3D code data:
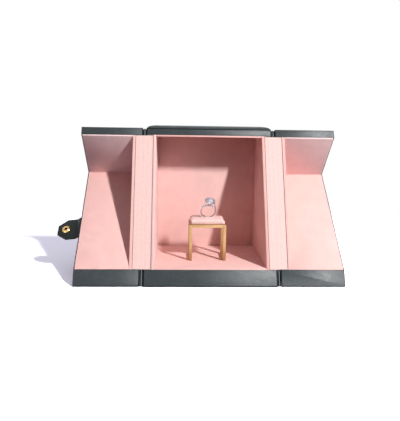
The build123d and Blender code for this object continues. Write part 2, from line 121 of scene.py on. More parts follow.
class Look(Nodes):
    """A material, with the values of its shader's sockets."""

    def __init__(self, name, **sockets):
        self.material = bpy.data.materials.new(name)
        self.material.use_nodes = True
        super().__init__(self.material.node_tree)
        self.shader = self.tree.nodes["Principled BSDF"]
        self.place = self.add("ShaderNodeTexCoord").outputs["Object"]
        for socket, value in sockets.items():
            self.shader.inputs[socket.replace("_", " ")].default_value = value

    def noise(self, scale, detail=2.0, rough=0.5, place=None):
        found = {"Vector": place or self.place, "Scale": scale, "Detail": detail, "Roughness": rough}
        return self.add("ShaderNodeTexNoise", found).outputs["Fac"]

    def stretched(self, scale):
        return self.add("ShaderNodeMapping", {"Vector": self.place, "Scale": scale}).outputs["Vector"]

    def edges(self, radius):
        """1 on an edge and 0 a radius away from it."""
        rounded = self.add("ShaderNodeBevel", {"Radius": radius}, samples=6).outputs["Normal"]
        flat = self.add("ShaderNodeNewGeometry").outputs["Normal"]
        meet = self.add("ShaderNodeVectorMath", {0: rounded, 1: flat}, operation="DOT_PRODUCT")
        return self.spread(meet.outputs["Value"], 0.997, 0.9)

    def bump(self, height, depth, strength):
        node = self.add("ShaderNodeBump", {"Height": height, "Distance": depth, "Strength": strength})
        self.tree.links.new(node.outputs["Normal"], self.shader.inputs["Normal"])

    def set(self, socket, value):
        self.tree.links.new(value, self.shader.inputs[socket])


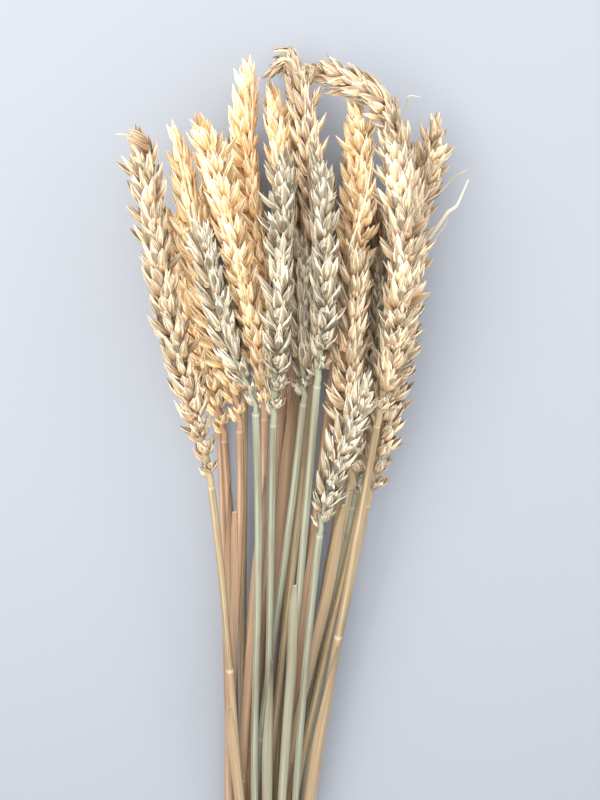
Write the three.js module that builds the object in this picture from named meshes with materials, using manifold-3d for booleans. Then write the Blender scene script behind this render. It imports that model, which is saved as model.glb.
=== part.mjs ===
// A bundle of dried wheat lying on a flat surface: 27 stalks, each a straw with one ear, bound with natural
// twine. Millimetres, +Z up. The origin is on the surface, straight under the middle of the binding. The
// ears lie towards +Y, and the cut ends of the straws towards -Y.
import * as THREE from "three";
import { mergeVertices } from "three/addons/utils/BufferGeometryUtils.js";
import Module from "manifold-3d";

const wasm = await Module();
wasm.setup();

// Straws
const STRAW_RADIUS = 1.45;
const STRAW_SIDES = 6;
const STRAW_SPANS_BELOW_TIE = 2;
const STRAW_SPANS_ABOVE_TIE = 5;
const STRAW_NECK_TAPER = 0.8; // radius under the ear, as a share of the straw's
const FOOT_Y = -95; // where the straws are cut
const FOOT_STAGGER = 7; // how far the cuts lie from one line
const FOOT_SPREAD = 1.9; // how much wider the straws stand at the cut than at the tie

// The pack of straws at the tie: rows of a hexagonal grid, the lowest row first
const TIE_ROWS = [7, 7, 7, 6];
const TIE_PITCH = 3.35;
const TIE_ROW_STEP = (TIE_PITCH * Math.sqrt(3)) / 2;
const FOOT_ROW_STEP = 4.4;
const FOOT_LOWEST_Z = 2.2;
const LOOSE_Y = 75; // where the straws stand looser, between the tie and the ears
const LOOSE_SPREAD = 1.5;
const LOOSE_LIFT = 0.8;
const LOOSE_ROW_LIFT = 2.2;

// Twine
const TWINE_RADIUS = 1.0;
const TWINE_TURNS = 3;
const TWINE_TURN_STEP = 1.8;
const TWINE_CREST = 0.45; // half the width of a turn's flat outer face
const TWINE_GROOVE = 0.3; // height of the groove between two turns over the twine's middle
const TWINE_PATH_STEPS = 24; // a multiple of four, so that the underside is one flat face
const TWINE_CLEARANCE = 0.4;

// Ears
const SPIKELET_STEP = 7.6; // along the ear, from one spikelet to the next on the other side
const BARE_NECK = 7; // length of bare rachis over the straw
const RACHIS_RADIUS = 1.3;
const RACHIS_SIDES = 4;
const RACHIS_SPANS = 5;
const RACHIS_TAPER = 0.8; // radius at its top, as a share of that at its foot
const SPIKELET_LENGTH = 14.5;
const SPIKELET_LEAN = THREE.MathUtils.degToRad(22); // away from the rachis
const BELLY = { height: 0.36, depth: 2.9, halfWidth: 4.4 };
const OUTER_TIP = { height: 1, depth: 1.4 };
const SIDE_TIP = { height: 0.93, depth: 2.6, halfWidth: 5.7 };
const NOTCH = { height: 0.6, depth: 2.3, halfWidth: 3.1 };
const NOTCH_HEIGHT = 0.55; // bottom of the cup, as a share of the spikelet's length
const ROOT_OFFSET = 0.5; // from the rachis's middle to a spikelet's root
const ROOT_DEPTH = 2; // how far the top spikelet's root is sunk into the rachis
const TOP_SPIKELET = 0.8; // size of the spikelet at the tip
const FOOT_SPIKELET = 0.55; // size of the lowest spikelet, and how fast the next ones gain on it
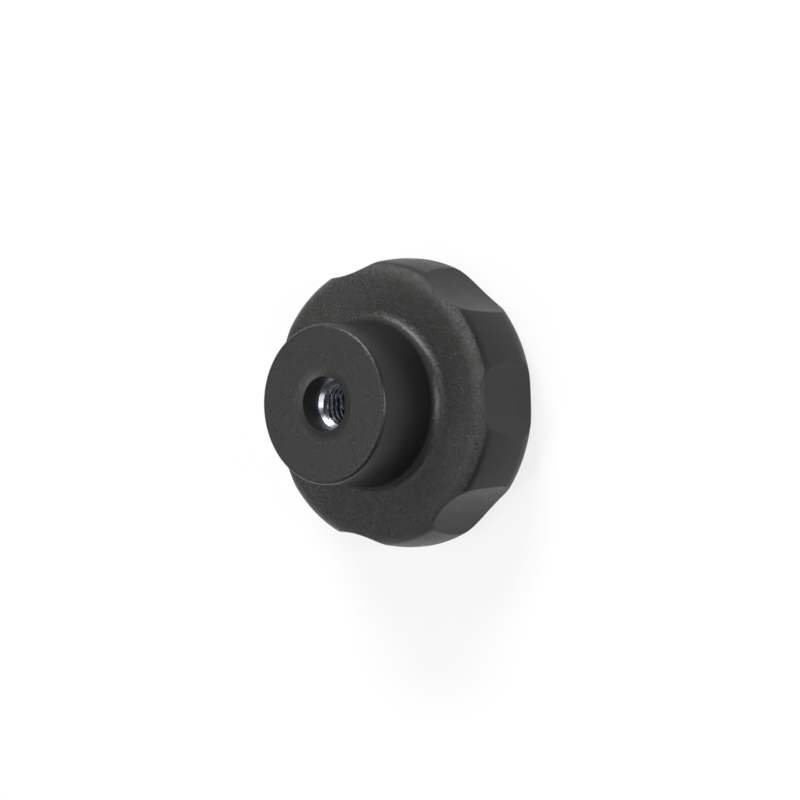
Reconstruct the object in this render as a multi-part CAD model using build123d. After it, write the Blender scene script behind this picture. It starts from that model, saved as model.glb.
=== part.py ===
from build123d import *
import os
from math import cos, pi, radians, sin, sqrt, tan

# Star knob nut with a blind M8 thread: a moulded seven-lobed head with a round hub,
# and a knurled steel bush moulded into it. Millimetres, +Z along the thread and out of
# its mouth. The knob stands on its crown, and the origin is the middle of the crown.

# Head: a barrel-sided disc with scallops for the fingers
head_radius = 25.0          # to the crest of a lobe, where the barrel is widest
head_height = 15.5          # crown to the face that the hub stands on
widest_height = 6.2         # above the crown
barrel_radius = 40.0        # of the side's curve, seen in section
crown_rounding = 5.4        # between the crown and the side
face_rounding = 3.0         # between the side and the head's face
lobe_count = 7
valley_radius = 23.05       # from the axis to the bottom of a scallop
scallop_radius = 19.2       # each scallop is part of a cylinder, parallel to the axis
scallop_edge_rounding = 0.6  # all round each scallop, where it meets the head's own surface

# Hub: slightly tapered, so that it leaves the mould
hub_height = 13.5           # the head's face to the seat
hub_radius = 13.6           # at the seat
hub_root_radius = 14.2      # at the head's face
hub_root_rounding = 2.0
seat_rounding = 0.8

# Mouth of the hub, a clear hole down to the bush
mouth_radius = 4.7
mouth_depth = 3.8           # seat to the bush's end
countersink_radius = 6.3
countersink_depth = 0.4

# Bush, closed at its inner end
bush_radius = 6.0
bush_length = 17.0
bush_chamfer = 0.5
knurl_count = 30
knurl_depth = 0.35
groove_width = 2.4          # ring groove that locks the bush in the moulding
groove_depth = 0.9
tap_drill_radius = 3.4      # 6.8 mm drill for M8
thread_chamfer_radius = 4.15
drill_depth = 13.5          # bush's end to the end of the full diameter
drill_point_angle = 118.0

seat_height = head_height + hub_height
bush_top = seat_height - mouth_depth
bush_bottom = bush_top - bush_length


def ring_section(*points):
    """A closed outline in the plane of radius and height, from its corners."""
    return make_face(Polyline(*points, close=True))


def turned(section):
    """A section in radius and height, turned once round the axis."""
    return revolve(Plane.YZ * section, Axis.Z, 360)


def barrel_reach(height):
    """Radius of the head's curved side at a height above the crown."""
    rise = height - widest_height
    return head_radius - barrel_radius + sqrt(barrel_radius**2 - rise**2)


def rounded(section, corner, radius):
    """The section with the corner nearest to a point rounded."""
    vertex = section.vertices().sort_by_distance(Vector(*corner))[0]
    return fillet(vertex, radius)


def knob_blank():
    """Head and hub as one turned shape, before the scallops and the mouth."""
    crown_corner = (barrel_reach(0), 0)
    face_corner = (barrel_reach(head_height), head_height)
    root_corner = (hub_root_radius, head_height)
    seat_corner = (hub_radius, seat_height)
    outline = Curve() + [
        Line((0, 0), crown_corner),
        ThreePointArc(crown_corner, (head_radius, widest_height), face_corner),
        Polyline(face_corner, root_corner, seat_corner, (0, seat_height), (0, 0)),
    ]
    section = make_face(outline)
    section = rounded(section, crown_corner, crown_rounding)
    section = rounded(section, face_corner, face_rounding)
    section = rounded(section, root_corner, hub_root_rounding)
    section = rounded(section, seat_corner, seat_rounding)
    return turned(section)


def scallops():
    """The seven cylinders that cut the finger scallops, the first one facing -Y."""
    centre_distance = valley_radius + scallop_radius
    cutters = []
    for lobe in range(lobe_count):
        angle = radians(-90 + lobe * 360 / lobe_count)
        place = Pos(centre_distance * cos(angle), centre_distance * sin(angle), 0)
        cutters.append(place * Cylinder(scallop_radius, 3 * head_height))
    return cutters


def bush_blank():
    """The bush's outer form: straight knurling, a locking groove and chamfered ends."""
    tips = []
    tip_radius = bush_radius + knurl_depth / 4
    for tooth in range(2 * knurl_count):
        angle = pi * tooth / knurl_count
        reach = tip_radius if tooth % 2 == 0 else bush_radius - knurl_depth
        tips.append((reach * cos(angle), reach * sin(angle)))
    knurled = Pos(0, 0, bush_bottom) * extrude(make_face(Polyline(*tips, close=True)), bush_length)
    groove_middle = (bush_top + bush_bottom) / 2
    groove_low = groove_middle - groove_width / 2
    groove_high = groove_middle + groove_width / 2
    groove_radius = bush_radius - groove_depth
    envelope = turned(ring_section(
        (0, bush_bottom),
        (bush_radius - bush_chamfer, bush_bottom),
        (bush_radius, bush_bottom + bush_chamfer),
        (bush_radius, groove_low),
        (groove_radius, groove_low),
        (groove_radius, groove_high),
        (bush_radius, groove_high),
        (bush_radius, bush_top - bush_chamfer),
        (bush_radius - bush_chamfer, bush_top),
        (0, bush_top),
    ))
    return knurled & envelope


def tapped_hole():
    """The hole drilled for the thread, with its mouth chamfered and its drill point."""
    drill_end = bush_top - drill_depth
    point_depth = tap_drill_radius / tan(radians(drill_point_angle / 2))
    chamfer_end = bush_top - (thread_chamfer_radius - tap_drill_radius)
    return turned(ring_section(
        (0, drill_end - point_depth),
        (tap_drill_radius, drill_end),
        (tap_drill_radius, chamfer_end),
        (thread_chamfer_radius, bush_top),
        (0, bush_top),
    ))


def mouth_hole():
    """The clear hole in the hub's end, with its shallow countersink."""
    return turned(ring_section(
        (0, bush_top),
        (mouth_radius, bush_top),
        (mouth_radius, seat_height - countersink_depth),
        (countersink_radius, seat_height),
        (0, seat_height),
    ))


def scallop_walls(body):
    """The cylindrical walls that the scallops leave, out beyond the hub."""
    walls = []
    for face in body.faces().filter_by(GeomType.CYLINDER):
        centre = face.center()
        if sqrt(centre.X**2 + centre.Y**2) > (hub_root_radius + valley_radius) / 2:
            walls.append(face)
    return walls


def knob_body():
    body = knob_blank()
    for cutter in scallops():
        body -= cutter
    rims = [edge for wall in scallop_walls(body) for edge in wall.edges()]
    body = fillet(rims, scallop_edge_rounding)
    return body - mouth_hole() - bush_blank()


os.makedirs("parts", exist_ok=True)
export_step(knob_body(), "parts/knob_body.step")
export_step(bush_blank() - tapped_hole(), "parts/threaded_insert.step")
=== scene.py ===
import math

import bpy
from mathutils import Matrix, Vector


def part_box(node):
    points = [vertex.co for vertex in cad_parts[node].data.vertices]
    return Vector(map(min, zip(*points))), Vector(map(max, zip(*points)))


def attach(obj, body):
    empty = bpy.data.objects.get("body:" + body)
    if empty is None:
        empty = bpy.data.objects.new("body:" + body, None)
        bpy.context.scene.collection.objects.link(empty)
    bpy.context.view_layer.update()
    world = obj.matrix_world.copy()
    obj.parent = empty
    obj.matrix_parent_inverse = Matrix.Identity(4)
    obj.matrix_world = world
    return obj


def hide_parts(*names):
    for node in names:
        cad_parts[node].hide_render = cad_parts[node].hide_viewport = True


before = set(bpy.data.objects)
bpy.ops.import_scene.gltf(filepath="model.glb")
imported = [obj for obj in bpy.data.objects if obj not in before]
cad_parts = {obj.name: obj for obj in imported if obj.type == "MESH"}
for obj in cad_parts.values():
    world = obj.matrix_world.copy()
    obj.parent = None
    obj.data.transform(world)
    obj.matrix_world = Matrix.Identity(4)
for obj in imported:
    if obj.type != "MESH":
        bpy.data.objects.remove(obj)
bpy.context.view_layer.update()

mm = 0.001
bodyLow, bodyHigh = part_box("knob_body")
bushLow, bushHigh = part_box("threaded_insert")
seatHeight = bodyHigh.z
hubHeight = 13.5 * mm  # the hub stands this far out of the head
faceHeight = seatHeight - hubHeight


def deselectAll():
    if bpy.context.object and bpy.context.object.mode != "OBJECT":
        bpy.ops.object.mode_set(mode="OBJECT")
    bpy.ops.object.select_all(action="DESELECT")


def makeActive(piece):
    deselectAll()
    piece.select_set(True)
    bpy.context.view_layer.objects.active = piece


def applyModifier(piece, kind, **settings):
    makeActive(piece)
    modifier = piece.modifiers.new(kind.title(), kind)
    for name, value in settings.items():
        setattr(modifier, name, value)
    bpy.ops.object.modifier_apply(modifier=modifier.name)


def selectBy(piece, elements, test):
    # selects faces or edges by a test on their middle, in edit mode
    bpy.ops.mesh.select_all(action="DESELECT")
    bpy.ops.object.mode_set(mode="OBJECT")
    mesh = piece.data
    for element in getattr(mesh, elements):
        corners = [mesh.vertices[index].co for index in element.vertices]
        middle = sum(corners, Vector()) / len(corners)
        element.select = test(middle, element)
    bpy.ops.object.mode_set(mode="EDIT")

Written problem
Looking at the data above, return every line from the one with "Reconstruct the object" down to the one with "# its mouth.", exactly and inclusively.

Solution for this exercise
Reconstruct the object in this render as a multi-part CAD model using build123d. After it, write the Blender scene script behind this picture. It starts from that model, saved as model.glb.
=== part.py ===
from build123d import *
import os
from math import cos, pi, radians, sin, sqrt, tan

# Star knob nut with a blind M8 thread: a moulded seven-lobed head with a round hub,
# and a knurled steel bush moulded into it. Millimetres, +Z along the thread and out of
# its mouth. The knob stands on its crown, and the origin is the middle of the crown.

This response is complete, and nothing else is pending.